▸ Goal
Up to and including the line that contains "split bamboo strip.", repeat each line of the data exactly, starting from the first.
-------------------------
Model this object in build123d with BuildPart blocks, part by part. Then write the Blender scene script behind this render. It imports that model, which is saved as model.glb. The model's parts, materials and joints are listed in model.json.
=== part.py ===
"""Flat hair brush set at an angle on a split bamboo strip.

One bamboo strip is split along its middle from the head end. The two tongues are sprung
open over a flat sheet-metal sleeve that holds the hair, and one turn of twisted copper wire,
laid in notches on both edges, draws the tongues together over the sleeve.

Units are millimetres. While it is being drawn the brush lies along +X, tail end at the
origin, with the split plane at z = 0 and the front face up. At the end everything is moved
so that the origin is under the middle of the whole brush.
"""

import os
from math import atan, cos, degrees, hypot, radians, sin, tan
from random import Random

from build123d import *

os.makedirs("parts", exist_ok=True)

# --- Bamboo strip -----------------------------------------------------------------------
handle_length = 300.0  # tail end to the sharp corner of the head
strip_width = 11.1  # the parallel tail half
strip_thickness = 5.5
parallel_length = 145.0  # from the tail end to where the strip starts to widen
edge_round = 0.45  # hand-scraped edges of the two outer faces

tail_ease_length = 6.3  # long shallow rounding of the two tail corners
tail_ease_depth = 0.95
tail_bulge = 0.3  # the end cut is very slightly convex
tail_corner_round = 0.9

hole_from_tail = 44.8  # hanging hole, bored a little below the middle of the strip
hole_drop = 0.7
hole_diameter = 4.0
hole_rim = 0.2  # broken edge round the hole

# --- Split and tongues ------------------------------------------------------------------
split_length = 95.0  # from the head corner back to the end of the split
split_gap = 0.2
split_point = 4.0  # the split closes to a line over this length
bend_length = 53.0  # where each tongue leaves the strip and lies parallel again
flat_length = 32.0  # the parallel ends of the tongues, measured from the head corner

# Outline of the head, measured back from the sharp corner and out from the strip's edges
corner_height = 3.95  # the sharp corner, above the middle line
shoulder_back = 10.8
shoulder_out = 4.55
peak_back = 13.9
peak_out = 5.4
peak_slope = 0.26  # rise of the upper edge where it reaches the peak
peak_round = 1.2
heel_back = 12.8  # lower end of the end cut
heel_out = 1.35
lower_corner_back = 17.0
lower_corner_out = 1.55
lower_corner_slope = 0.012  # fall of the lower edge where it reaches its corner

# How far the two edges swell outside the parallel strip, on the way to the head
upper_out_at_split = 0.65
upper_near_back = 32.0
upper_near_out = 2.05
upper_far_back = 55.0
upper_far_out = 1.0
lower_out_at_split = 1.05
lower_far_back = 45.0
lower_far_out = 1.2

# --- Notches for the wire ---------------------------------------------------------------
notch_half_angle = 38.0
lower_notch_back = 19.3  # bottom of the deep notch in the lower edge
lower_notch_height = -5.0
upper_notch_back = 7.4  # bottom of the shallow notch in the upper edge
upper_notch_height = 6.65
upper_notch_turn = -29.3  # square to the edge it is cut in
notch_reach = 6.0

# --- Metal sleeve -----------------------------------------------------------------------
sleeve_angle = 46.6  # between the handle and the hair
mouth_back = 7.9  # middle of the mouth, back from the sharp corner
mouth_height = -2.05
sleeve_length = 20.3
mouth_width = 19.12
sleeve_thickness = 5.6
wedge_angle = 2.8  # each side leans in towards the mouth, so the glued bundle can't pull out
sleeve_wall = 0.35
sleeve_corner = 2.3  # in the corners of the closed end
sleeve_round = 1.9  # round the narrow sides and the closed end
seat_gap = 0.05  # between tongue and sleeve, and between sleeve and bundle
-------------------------
▸ Problem solution
Model this object in build123d with BuildPart blocks, part by part. Then write the Blender scene script behind this render. It imports that model, which is saved as model.glb. The model's parts, materials and joints are listed in model.json.
=== part.py ===
"""Flat hair brush set at an angle on a split bamboo strip.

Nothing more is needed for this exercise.